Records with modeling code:
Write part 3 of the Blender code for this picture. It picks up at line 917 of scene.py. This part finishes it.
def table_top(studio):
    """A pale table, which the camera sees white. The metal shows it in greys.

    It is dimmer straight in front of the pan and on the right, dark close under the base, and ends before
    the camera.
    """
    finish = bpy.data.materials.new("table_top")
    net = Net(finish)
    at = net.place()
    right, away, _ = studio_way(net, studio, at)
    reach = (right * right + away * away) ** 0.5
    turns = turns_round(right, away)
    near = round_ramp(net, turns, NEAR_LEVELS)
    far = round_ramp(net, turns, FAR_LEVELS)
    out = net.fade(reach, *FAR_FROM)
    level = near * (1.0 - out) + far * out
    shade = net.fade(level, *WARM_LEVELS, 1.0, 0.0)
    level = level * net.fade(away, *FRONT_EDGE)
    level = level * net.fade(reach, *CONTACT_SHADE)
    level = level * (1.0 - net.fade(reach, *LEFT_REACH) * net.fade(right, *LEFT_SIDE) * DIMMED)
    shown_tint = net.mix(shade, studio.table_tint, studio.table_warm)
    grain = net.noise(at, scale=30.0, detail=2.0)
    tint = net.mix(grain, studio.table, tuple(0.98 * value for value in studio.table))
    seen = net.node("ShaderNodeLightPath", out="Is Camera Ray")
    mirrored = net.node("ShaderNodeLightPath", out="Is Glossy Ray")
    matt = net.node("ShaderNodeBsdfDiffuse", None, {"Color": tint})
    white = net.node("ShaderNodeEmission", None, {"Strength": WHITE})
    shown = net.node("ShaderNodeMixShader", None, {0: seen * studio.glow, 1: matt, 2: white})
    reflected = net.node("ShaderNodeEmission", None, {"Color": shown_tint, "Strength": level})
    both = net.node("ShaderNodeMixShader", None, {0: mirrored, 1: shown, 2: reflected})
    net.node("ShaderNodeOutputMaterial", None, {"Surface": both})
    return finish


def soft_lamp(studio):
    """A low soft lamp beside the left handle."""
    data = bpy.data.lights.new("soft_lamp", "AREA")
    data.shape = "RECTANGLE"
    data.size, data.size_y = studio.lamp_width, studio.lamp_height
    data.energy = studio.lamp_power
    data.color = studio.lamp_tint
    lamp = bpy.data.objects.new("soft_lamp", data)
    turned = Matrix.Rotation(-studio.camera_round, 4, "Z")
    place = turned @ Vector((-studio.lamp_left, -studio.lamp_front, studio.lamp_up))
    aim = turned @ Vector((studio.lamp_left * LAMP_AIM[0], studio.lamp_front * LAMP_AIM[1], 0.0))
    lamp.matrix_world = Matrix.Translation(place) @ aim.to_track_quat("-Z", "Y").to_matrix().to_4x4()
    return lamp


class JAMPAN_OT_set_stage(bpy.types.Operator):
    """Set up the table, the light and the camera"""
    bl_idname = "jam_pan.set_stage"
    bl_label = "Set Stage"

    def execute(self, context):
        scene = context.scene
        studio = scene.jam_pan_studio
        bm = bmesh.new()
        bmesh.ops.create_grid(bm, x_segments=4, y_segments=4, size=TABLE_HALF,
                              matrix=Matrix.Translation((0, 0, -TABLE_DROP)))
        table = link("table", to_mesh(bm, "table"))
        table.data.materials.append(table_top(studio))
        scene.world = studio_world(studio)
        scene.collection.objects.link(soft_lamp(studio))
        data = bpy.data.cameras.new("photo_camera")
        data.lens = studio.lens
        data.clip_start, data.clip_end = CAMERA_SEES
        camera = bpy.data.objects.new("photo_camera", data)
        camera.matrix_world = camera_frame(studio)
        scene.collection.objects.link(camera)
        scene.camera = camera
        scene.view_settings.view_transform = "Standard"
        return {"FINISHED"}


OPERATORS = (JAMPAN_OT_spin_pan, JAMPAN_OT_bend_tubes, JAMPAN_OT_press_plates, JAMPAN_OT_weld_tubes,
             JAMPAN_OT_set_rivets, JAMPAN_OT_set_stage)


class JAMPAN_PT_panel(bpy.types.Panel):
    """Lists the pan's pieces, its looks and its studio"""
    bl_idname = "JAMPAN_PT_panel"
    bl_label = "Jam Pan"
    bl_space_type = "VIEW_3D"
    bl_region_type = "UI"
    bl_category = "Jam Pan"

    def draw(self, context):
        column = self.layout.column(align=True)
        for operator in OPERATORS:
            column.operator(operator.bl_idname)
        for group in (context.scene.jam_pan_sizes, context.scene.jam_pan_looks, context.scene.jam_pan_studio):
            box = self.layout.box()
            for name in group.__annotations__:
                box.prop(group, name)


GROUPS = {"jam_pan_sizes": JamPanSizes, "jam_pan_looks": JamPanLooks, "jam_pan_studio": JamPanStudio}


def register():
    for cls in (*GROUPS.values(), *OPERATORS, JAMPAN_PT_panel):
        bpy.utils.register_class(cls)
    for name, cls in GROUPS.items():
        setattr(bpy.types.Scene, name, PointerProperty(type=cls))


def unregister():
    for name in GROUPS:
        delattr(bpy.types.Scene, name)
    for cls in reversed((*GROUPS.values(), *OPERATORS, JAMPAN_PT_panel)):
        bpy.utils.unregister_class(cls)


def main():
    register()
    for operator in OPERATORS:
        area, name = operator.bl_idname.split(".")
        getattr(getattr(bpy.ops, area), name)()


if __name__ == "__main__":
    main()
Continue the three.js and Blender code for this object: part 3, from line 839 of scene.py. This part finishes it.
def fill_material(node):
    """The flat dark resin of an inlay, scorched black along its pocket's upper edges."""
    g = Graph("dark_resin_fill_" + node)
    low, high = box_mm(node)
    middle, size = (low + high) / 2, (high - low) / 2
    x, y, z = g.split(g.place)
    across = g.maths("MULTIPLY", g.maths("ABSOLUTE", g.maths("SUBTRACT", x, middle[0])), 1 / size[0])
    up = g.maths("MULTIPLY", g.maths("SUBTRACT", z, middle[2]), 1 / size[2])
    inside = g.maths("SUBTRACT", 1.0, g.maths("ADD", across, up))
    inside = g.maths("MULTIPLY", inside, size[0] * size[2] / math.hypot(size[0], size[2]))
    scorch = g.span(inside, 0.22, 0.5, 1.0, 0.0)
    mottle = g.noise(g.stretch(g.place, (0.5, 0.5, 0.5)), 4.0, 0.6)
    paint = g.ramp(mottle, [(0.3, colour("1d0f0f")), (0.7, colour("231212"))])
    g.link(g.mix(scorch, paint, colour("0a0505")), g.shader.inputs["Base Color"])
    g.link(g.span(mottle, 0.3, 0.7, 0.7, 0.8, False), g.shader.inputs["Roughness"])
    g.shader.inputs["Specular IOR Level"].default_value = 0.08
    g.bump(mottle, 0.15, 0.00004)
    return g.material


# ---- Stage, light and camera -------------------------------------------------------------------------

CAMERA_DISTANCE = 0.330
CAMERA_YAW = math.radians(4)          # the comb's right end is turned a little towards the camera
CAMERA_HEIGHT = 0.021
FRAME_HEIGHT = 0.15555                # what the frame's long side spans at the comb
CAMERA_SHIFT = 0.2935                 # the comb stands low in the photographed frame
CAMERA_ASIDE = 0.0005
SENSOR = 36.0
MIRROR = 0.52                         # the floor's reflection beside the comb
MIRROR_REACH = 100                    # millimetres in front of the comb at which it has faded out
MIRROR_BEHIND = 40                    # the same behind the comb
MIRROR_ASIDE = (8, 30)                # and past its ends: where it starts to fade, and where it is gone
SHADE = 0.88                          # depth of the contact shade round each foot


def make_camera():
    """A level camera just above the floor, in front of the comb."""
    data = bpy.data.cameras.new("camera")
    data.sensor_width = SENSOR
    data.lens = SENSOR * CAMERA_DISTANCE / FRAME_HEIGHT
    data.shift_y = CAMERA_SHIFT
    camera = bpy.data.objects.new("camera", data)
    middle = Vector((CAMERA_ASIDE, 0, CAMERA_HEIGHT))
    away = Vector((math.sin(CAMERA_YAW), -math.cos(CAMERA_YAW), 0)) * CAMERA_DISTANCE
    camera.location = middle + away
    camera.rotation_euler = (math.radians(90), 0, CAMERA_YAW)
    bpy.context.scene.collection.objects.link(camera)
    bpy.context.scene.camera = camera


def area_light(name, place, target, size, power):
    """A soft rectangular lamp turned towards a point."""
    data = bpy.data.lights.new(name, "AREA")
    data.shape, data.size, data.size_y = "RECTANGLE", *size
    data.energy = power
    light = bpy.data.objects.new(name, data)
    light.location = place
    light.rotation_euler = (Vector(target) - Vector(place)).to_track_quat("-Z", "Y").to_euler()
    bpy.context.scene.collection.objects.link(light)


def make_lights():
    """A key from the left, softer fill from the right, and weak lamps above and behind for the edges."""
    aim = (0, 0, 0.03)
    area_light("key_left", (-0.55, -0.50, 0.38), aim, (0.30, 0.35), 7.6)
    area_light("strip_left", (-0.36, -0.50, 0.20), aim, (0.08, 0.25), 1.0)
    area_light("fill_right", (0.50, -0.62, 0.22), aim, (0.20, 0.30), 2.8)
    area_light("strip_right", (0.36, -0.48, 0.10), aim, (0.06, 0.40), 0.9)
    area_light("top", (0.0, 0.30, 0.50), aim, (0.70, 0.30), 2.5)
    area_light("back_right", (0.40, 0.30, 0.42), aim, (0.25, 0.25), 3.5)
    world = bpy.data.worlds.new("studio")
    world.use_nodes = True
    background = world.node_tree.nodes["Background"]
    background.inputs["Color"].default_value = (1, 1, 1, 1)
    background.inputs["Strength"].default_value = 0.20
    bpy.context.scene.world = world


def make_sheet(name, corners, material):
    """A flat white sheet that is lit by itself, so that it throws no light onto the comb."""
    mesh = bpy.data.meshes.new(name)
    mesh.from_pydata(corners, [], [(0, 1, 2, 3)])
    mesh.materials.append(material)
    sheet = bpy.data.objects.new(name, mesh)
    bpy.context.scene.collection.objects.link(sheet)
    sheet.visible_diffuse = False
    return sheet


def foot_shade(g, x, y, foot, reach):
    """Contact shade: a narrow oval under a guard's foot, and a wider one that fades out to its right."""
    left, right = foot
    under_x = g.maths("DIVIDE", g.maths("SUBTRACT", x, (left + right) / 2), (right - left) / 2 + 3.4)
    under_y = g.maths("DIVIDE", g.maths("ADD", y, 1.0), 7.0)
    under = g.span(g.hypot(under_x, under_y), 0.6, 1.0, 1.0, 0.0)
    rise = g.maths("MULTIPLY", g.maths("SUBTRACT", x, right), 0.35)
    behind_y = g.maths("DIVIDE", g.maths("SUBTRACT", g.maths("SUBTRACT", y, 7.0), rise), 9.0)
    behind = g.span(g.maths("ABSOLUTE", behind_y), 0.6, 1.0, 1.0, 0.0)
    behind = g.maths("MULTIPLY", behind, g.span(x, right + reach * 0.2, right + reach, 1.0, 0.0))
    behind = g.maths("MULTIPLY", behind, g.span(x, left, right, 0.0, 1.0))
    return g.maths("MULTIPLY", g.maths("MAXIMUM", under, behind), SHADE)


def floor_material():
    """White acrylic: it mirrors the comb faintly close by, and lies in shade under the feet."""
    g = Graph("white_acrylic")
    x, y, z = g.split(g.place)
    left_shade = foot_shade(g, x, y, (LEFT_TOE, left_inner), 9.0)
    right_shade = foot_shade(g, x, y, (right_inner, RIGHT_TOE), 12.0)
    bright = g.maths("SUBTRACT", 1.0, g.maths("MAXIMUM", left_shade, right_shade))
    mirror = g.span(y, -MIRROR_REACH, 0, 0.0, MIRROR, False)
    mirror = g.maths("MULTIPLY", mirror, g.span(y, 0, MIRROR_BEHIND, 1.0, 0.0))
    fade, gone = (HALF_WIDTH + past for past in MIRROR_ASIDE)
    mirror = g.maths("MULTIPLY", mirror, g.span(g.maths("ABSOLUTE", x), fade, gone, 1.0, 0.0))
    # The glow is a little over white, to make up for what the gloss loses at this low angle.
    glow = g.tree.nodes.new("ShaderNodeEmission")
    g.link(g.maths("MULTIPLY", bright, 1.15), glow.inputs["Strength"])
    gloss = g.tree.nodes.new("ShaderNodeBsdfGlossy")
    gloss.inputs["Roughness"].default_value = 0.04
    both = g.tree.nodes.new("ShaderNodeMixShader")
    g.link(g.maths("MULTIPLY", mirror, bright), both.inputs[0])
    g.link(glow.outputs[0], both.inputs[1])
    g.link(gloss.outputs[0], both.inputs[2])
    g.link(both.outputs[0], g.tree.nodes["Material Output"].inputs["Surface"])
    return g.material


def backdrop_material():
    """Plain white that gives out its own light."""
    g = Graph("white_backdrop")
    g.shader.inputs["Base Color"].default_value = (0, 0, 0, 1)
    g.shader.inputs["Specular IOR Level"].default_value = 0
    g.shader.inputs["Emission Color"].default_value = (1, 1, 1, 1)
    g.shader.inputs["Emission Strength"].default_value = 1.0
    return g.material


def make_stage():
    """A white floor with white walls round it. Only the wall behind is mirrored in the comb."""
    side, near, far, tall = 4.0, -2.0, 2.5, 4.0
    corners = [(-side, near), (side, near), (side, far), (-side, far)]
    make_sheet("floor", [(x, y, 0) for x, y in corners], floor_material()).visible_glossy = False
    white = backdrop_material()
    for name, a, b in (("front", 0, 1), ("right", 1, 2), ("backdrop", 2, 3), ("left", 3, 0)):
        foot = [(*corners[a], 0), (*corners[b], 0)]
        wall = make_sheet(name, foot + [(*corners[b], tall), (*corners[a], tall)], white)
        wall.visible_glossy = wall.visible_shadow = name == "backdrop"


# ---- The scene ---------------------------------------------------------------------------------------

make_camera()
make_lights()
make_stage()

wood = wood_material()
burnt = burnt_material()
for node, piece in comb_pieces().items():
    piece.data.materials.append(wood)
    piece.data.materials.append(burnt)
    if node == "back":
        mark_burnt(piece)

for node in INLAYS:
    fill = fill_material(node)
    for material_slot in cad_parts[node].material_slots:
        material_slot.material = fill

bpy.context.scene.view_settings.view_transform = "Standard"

> _Exercise_
Quote the records from their first line to the line with "it in greys.", inclusive, without adding or dropping anything.

> _Output for this task_
Write part 3 of the Blender code for this picture. It picks up at line 917 of scene.py. This part finishes it.
def table_top(studio):
    """A pale table, which the camera sees white. The metal shows it in greys.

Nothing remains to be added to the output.